In this case, the additional term in (14) ensures that the cost of a solution corresponds to the objective function given in Definition 3. Constraints (15) to (20) also match (6) to (11) in the previous model, albeit with modified ranges. Finally, (21) to (23) concern the variables \(Z_{ij}\). These are used to ensure that the two edges \(\{v_0,u\}\) and \(\{v_0,v\}\) can be replaced by the edge \(\{u,v\}\) in the evaluated cycle. This also means that solutions must contain at least four edges instead of three, as stipulated by (18).

3.2 Local search algorithm

An alternative to using integer programming in Step 10 of Algorithm 3 is to employ a bespoke local search method. Local search is a heuristic framework that seeks to identify high-quality solutions within a space of candidate solutions. It does this by moving among solutions within this space using neighbourhood operators that make alterations to previously observed solutions. Typically, this continues until a solution of sufficient quality is discovered or until some computation limit is exceeded. Our local search algorithm for the KCP is described in the following two subsections. Section 3.2.3 then details the modifications needed for the KSCP.

3.2.1 Neighbourhood operators

The solution space for the KCP is defined by the set of all cycles in the input graph. Neighbourhood operators should therefore be able to take an existing cycle and make alterations that result in new, different cycles. Let \(C=(u_1, u_2,\ldots ,u_l=u_1)\) be an arbitrary cycle, written as a sequence of vertices. The edges of C are therefore given by the set \(\{\{u_i, u_{i+1}\}: i \in \{1, 2,\ldots ,l-1\}\}\). An intuitive neighbourhood operator is to now select two vertices \(u_i,u_j\in C\), remove the current \(u_i-u_j\)-path in C, and replace it with a new \(u_i-u_j\)-path. This new path might be generated using path-finding algorithms such as BFS, DFS, RFS, Wilson’s and Dijkstra’s, as discussed earlier.

Our main neighbourhood operator for the KCP extends these ideas by allowing several new solutions to be evaluated following just one application of a path-finding algorithm. The idea is to select a vertex \(u_i\in C\) and then try to produce paths from this to all other vertices \(v_j\in C\) but without using any of the edges currently in C. The operator proceeds as follows. Given the graph G, the current cycle C and a vertex \(u_i\in C\), we first form a new graph \(G'\). This is simply a copy of G with all edges of C removed. A further vertex, \(u_i'\), is then also added to \(G'\), with the neighbours of \(u_i'\) being set to those of \(u_i\) in \(G'\). In the next step, RFS (Algorithm 2) is used to form a tree T in \(G'\) that is rooted at \(u_i\) and that defines paths to all reachable vertices \(u_j\in C\cup \{u_i'\}\). A new candidate solution \(C'\) can then be produced with respect to \(u_i\) and each \(u_j\) in three different ways.

  1. (i)

    By setting \(C'\) to be a copy of C with its \(u_i-u_j\)-path replaced by the \(u_i-u_j\)-path in T;

  2. (ii)

    Forming \(C'\) by joining the \(u_i-u_j\)-path in C to the \(u_i-u_j\)-path in T;

  3. (iii)

    If \(u_j=u_i'\), by setting \(C'\) to be the \(u_i-u_i'\)-path in T.

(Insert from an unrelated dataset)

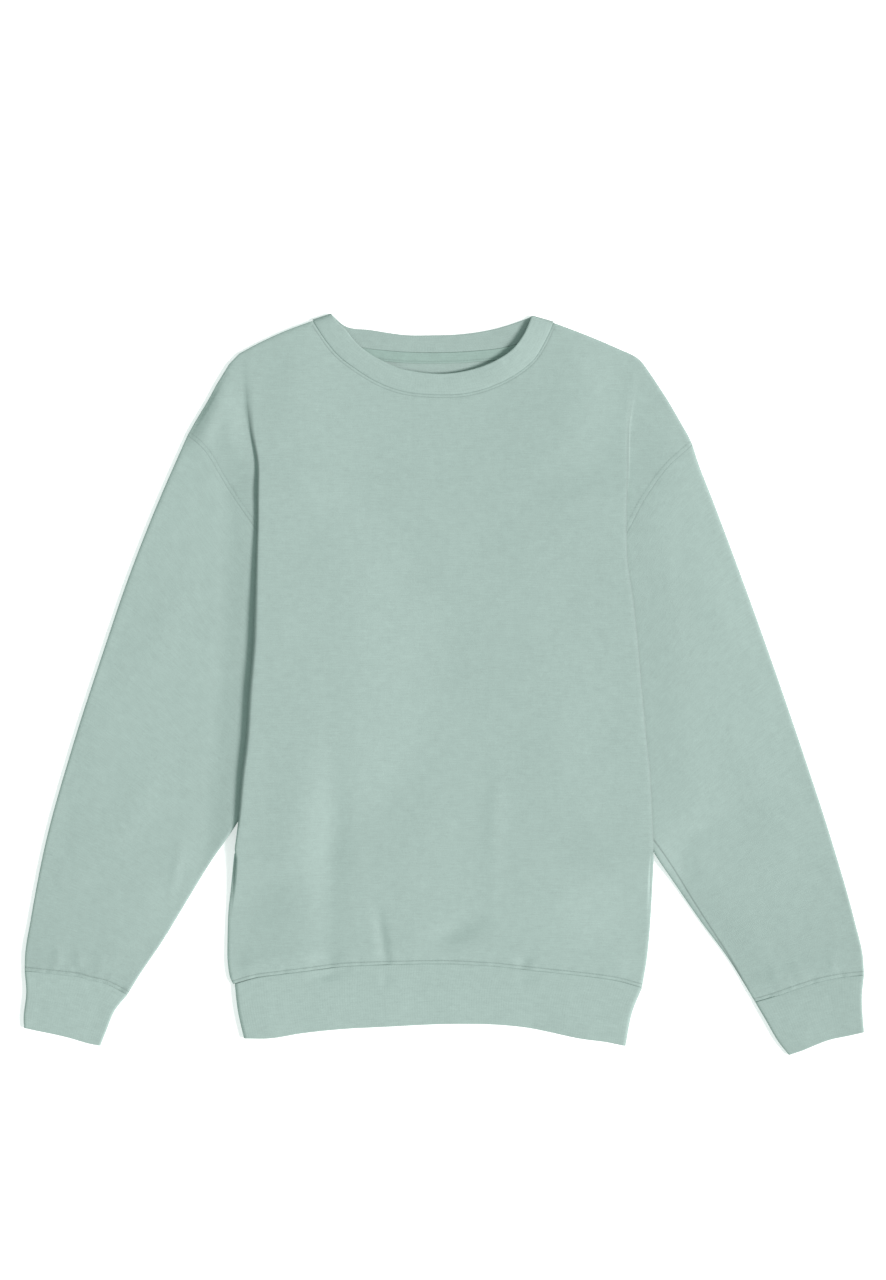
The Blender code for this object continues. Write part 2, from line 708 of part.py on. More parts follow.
def sleeve_grid(side):
    along_sleeve = side.sleeve_outer(SLEEVE_START) - side.sleeve_outer(0)
    cap_gap = along_sleeve / np.linalg.norm(along_sleeve) * CAP_GAP
    surface = patch(side.cap, smooth_path(CUFF_SEAM[side.name]), side.sleeve_outer, side.sleeve_inner)

    def place(across, down):
        x, y = surface(across, down) + cap_gap * (1 - down)
        return side.sign * x, y

    def heights(x, y, across, down):
        blouse = CUFF_BLOUSE * math.exp(-((1 - down) / CUFF_BLOUSE_SHARE - 1) ** 2)
        return side.high(abs(x), y) + blouse, side.low(abs(x), y)

    return tube_grid(ROWS_ABOVE, SLEEVE_ROWS, place, place, heights, even_rise(NOSE))


def side_path(points, first, inset):
    """The side of a rib band: moved in from its outer face, and down to the band's own first point."""
    moved = moved_left(points, inset)
    moved[0] += np.array(first) - np.array(points[0])
    return smooth_path(moved)


def cuff_grid(side):
    seam = moved_left(CUFF_SEAM[side.name], CUFF_GAP)
    outer = side_path(CUFF_OUTER[side.name], seam[0], -RIB / 2)
    inner = side_path(CUFF_INNER[side.name], seam[-1], RIB / 2)
    surface = patch(smooth_path(seam), smooth_path(CUFF_END[side.name]), outer, inner)

    def place(across, down):
        x, y = surface(across, down)
        return side.sign * x, y

    def heights(x, y, across, down):
        return RIB * 1.5 + CUFF_ROOM, RIB / 2

    return tube_grid(ROWS_ABOVE, BAND_ROWS, place, place, heights, even_rise(NOSE))


def hem_grid():
    """The hem band has a column wherever the front has one."""
    left, right = HEM_SEAM[0][0], HEM_SEAM[-1][0]

    def top(share):
        x = left + (right - left) * share
        return np.array((x, FRONT.hem_y(x) - SEAM_GAP / 2))

    sides = (side_path(HEM_LEFT, top(0), RIB / 2), side_path(HEM_RIGHT, top(1), -RIB / 2))
    surface = patch(top, smooth_path(HEM_END), *sides)

    def heights(x, y, across, down):
        return RIB * 1.5 + HEM_ROOM, RIB / 2

    ends = [FRONT.section(side, HEM_SEAM[0][1])["start"] for side in SIDES]
    columns = [-ends[0]] + [share * sum(ends) - ends[0] for share in FRONT.top_shares()] + [ends[1]]
    edge = [share * HEM_NOSE for share in HEM_EDGE_SHARES]
    inner = [(x - left) / (right - left) for x in columns]
    shares = edge + inner + [1 - share for share in reversed(edge)]
    return tube_grid(shares, BAND_ROWS, surface, surface, heights, even_rise(HEM_NOSE))


def neckband_grid():
    """The band's seam edge follows the panels' own points along the neck."""
    corners = []
    for k in (0, -1):
        seam, edge = np.array(NECK_SEAM_FRONT[k]), np.array(NECK_EDGE_FRONT[k])
        corners.append((seam + (edge - seam) * NECK_END_GAP, edge))
    sides = [smooth_path(corner) for corner in corners]
    count = NECK_STEPS
    halves = []
    for panel, edge in ((FRONT, NECK_EDGE_FRONT), (BACK, NECK_EDGE_BACK)):
        seam = moved_left(panel.neck_points(), THICK_SEAM_GAP)
        seam[0], seam[-1] = corners[0][0], corners[1][0]
        halves.append(patch(seam_reader(seam), smooth_path(edge), *sides))
    xs = [x for x, y in FRONT.neck_points()]

    def heights(x, y, across, down):
        flare = BAND_FLARE * math.exp(-((across - FLARE_AT) / FLARE_WIDTH) ** 2)
        return FLOOR_LAYER + LAYER + BODY_LOFT + (BAND_LIFT + flare) * down, RIB / 2

    def rise(across):
        return neck_rise(xs[round(across * count)])

    return tube_grid([k / count for k in range(count + 1)], BAND_ROWS, *halves, heights, rise)


def seam_reader(points):
    """Reads a list of points by the share of the way along it, point by point."""
    return lambda share: np.array(points[round(share * (len(points) - 1))])


def tape_grid(x_steps, y_steps):
    """The neck tape lies on the inside of the back, made from the back neck seam moved down."""
    points = {}
    seam = smooth_path(NECK_SEAM_BACK)
    lying = CLOTH + SEAM_GAP + TAPE / 2
    for i in range(x_steps + 1):
        share = TAPE_ENDS + (1 - 2 * TAPE_ENDS) * i / x_steps
        x, y = seam(share)
        for j in range(y_steps + 1):
            points[i, j] = (x, y - TAPE_FROM_SEAM - TAPE_WIDTH * j / y_steps, lying)
    return points


# ---- objects ----

def cloth_object(name, points, wall, material, collection):
    """A wall of cloth on a grid of points, given by column and row."""
    x_steps = max(i for i, j in points)
    y_steps = max(j for i, j in points)
    bm = bmesh.new()
    bmesh.ops.create_grid(bm, x_segments=x_steps, y_segments=y_steps, size=1)
    for vert in bm.verts:
        i = round((vert.co.x + 1) / 2 * x_steps)
        j = round((1 - vert.co.y) / 2 * y_steps)
        vert.co = [c * METRES for c in points[i, j]]
    bmesh.ops.remove_doubles(bm, verts=bm.verts, dist=1e-6)
    mesh = bpy.data.meshes.new(name)
    bm.to_mesh(mesh)
    bm.free()
    mesh.shade_smooth()
    mesh.materials.append(material)
    obj = bpy.data.objects.new(name, mesh)
    collection.objects.link(obj)
    solid = obj.modifiers.new("wall", "SOLIDIFY")
    solid.thickness = wall * METRES
    solid.offset = 0
    return obj


def cloth_material(name, colour):
    material = bpy.data.materials.new(name)
    material.use_nodes = True
    shader = material.node_tree.nodes["Principled BSDF"]
    shader.inputs["Base Color"].default_value = colour
    shader.inputs["Roughness"].default_value = CLOTH_ROUGHNESS
    shader.inputs["Metallic"].default_value = 0.0
    return material


def build():
    for obj in list(bpy.data.objects):
        bpy.data.objects.remove(obj)
    collection = bpy.data.collections.new(PIECES)
    bpy.context.scene.collection.children.link(collection)
    fleece = cloth_material("fleece", CLOTH_COLOUR)
    rib = cloth_material("rib", RIB_COLOUR)
    tape = cloth_material("tape", CLOTH_COLOUR)

    columns = len(FRONT.columns()) - 1
    rows = len(ROWS_ABOVE) + len(ROWS_BELOW) - 1
    cloth_object("front_panel", FRONT.grid(columns, rows), CLOTH, fleece, collection)
    cloth_object("back_panel", BACK.grid(columns, rows), CLOTH, fleece, collection)
    for side in SIDES:
        cloth_object("sleeve_" + side.name, sleeve_grid(side), CLOTH, fleece, collection)
        cloth_object("cuff_" + side.name, cuff_grid(side), RIB, rib, collection)
    cloth_object("hem_band", hem_grid(), RIB, rib, collection)
    cloth_object("neckband", neckband_grid(), RIB, rib, collection)
    cloth_object("neck_tape", tape_grid(TAPE_STEPS, 1), TAPE, tape, collection)


build()
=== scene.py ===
"""The looks of a crewneck sweatshirt in sage green fleece, laid flat on its back.

The cloth keeps the edges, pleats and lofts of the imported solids, worked out here on a finer grid.
The smaller creases, the rolled seams, the topstitching and the knit are added to it.
Lengths are in millimetres until a mesh is made. +Y runs towards the neck, -X is the left side as
seen from above, and the surface that it lies on is at z = 0.
"""
import math

import bmesh
import bpy
import numpy as np
from mathutils import Matrix, Vector
from mathutils.bvhtree import BVHTree


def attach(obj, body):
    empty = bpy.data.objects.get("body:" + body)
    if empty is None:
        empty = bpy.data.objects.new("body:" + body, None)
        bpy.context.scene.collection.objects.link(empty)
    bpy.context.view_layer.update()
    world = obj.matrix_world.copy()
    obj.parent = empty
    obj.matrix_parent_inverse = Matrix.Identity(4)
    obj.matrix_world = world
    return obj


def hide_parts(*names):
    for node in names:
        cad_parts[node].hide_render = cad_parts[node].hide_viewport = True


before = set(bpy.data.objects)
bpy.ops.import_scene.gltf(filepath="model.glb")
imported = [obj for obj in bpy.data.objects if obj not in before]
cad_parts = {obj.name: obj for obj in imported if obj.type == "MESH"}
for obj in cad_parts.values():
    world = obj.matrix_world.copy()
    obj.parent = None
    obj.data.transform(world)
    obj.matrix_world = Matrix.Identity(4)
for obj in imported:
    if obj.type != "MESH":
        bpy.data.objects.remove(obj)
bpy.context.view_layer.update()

METRES = 0.001

# ---- sizes of the cloth, most of them the same as the solids' ----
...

Examples of these three actions are shown in Fig. 4. Note also that the actions of (i) and (ii) may result in solutions containing duplicate vertices. Such solutions will constitute circuits as opposed to cycles and are therefore rejected by the algorithm. An example is shown in Fig. 5a.

Fig. 4
figure 4

Demonstration of our main neighbourhood operator. Part (a) shows an example graph G, a cycle C and a selected vertex \(u_i\in C\). Part (b) shows the graph \(G'\) formed from Part (a), together with a tree T rooted at \(u_i\). Parts (c), (d) and (e) demonstrate the various ways that new cycles \(C'\) can be formed using this information. These correspond to points (i), (ii), and (iii) in the text, respectively

Although the above neighbourhood operator can produce cycles in a variety of ways, observe that the new cycle \(C'\) will always share at least one common vertex with its predecessor C. In some cases, this limitation can cause difficulties. Figure 5b gives an example of this, illustrating a current cycle C and the optimal cycle \(C^*\). To move from C to \(C^*\) using our current neighbourhood operator, C must first be transformed into one of its surrounding cycles. However, the options available in this case are much longer and will therefore feature a much higher cost than C. The cycle C can therefore be seen as representing a prominent local optimum from which it is difficult to escape using our current neighbourhood operator. For these reasons, we therefore also choose to include a second neighbourhood operator that allows the production of new cycles that share no vertices with their predecessor. In our case, this operator simply generates a new cycle using the same process as described in Step 5 of Algorithm 3.

Fig. 5
figure 5

Part (a) shows how some applications of our main neighbourhood operator can result in an infeasible solution. Here, replacing the \(u_i-u_j\)-path in C with the only available alternative results in a vertex appearing twice in the solution. This is illegal. Part (b) demonstrates the limitations of the main neighbourhood operator. For illustrative purposes, edge weights correspond to the lengths of the lines in this example

3.2.2 Local search

A full description of how our neighbourhood operators are applied to the KCP is given in Algorithm 4. As shown, we choose to use the great deluge metaheuristic here. This operates by maintaining a boundary value B. During execution, a newly generated solution \(C'\) is then accepted if its cost is seen to be less than or equal to B, or less than or equal to the cost of the current solution C. At the start of execution, B is typically set to a high value, allowing many worsening moves to take place. During a run, B is then gradually reduced, thereby discouraging worsening moves from being accepted.

Algorithm 4
figure d

Local Search Algorithm for the KCP

As shown in Algorithm 4, our local search method starts by setting B to the cost of the initial solution. During execution, the variable \(C_best \) is then used to store the best-observed solution. This is returned by the algorithm once the time limit is exceeded, or when \(L(C_best )=k\). Each iteration of the algorithm takes place between Lines 2 and 25. First, a vertex \(v_i\in C\) is randomly selected, and \(G'\) and T are formed as previously described. In Line 6, the set S is constructed. The use of this set allows the various modifications available from our neighbourhood operators to be considered in a randomised order, as shown in Lines 8 to 22. At the end of each iteration, a new solution will have been generated, or all neighbourhood moves currently under consideration will have been rejected. In either case, at Line 25 an adjustment to B is required. Due to the time-dependent nature of this algorithm, we do this by setting \(B=(1-p)\cdot B_{init }\), where p is the proportion of the allocated time limit consumed by the local search algorithm so far. This ensures that B is reduced linearly so that it hits zero at the time limit.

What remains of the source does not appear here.